A degree does not necessarily fulfill the criteria we expect from those seeking public service. Far more than just the degree is the character of the person, the integrity of the person to stand up to the requirements of serving in a system where the politicians who themselves are unqualified demand that things be done their way. No degree can certify the personality of the candidate, and if we assume that it does, we are bringing about the decline of the culture of the society.

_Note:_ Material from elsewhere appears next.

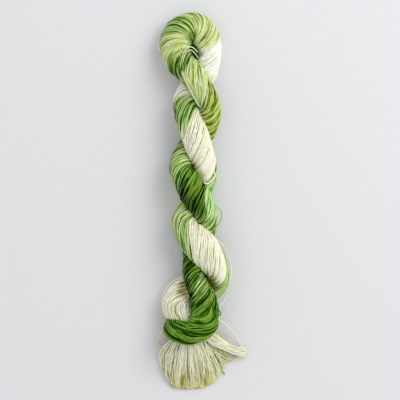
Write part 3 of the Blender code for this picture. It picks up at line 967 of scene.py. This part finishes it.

An educational system that incorporates higher education only for the higher individual can reverse the ill effects of the mistakes that our education system has caused in the present society, and this, if integrated into the “Bookless Educational System” our government is planning will ensure that the superior persons are handed the job of altering the course our society has taken, and bring it to that course where the deserving (the higher personality) will then get the opportunity to steer the course of society towards genuine tangible and intangible progress.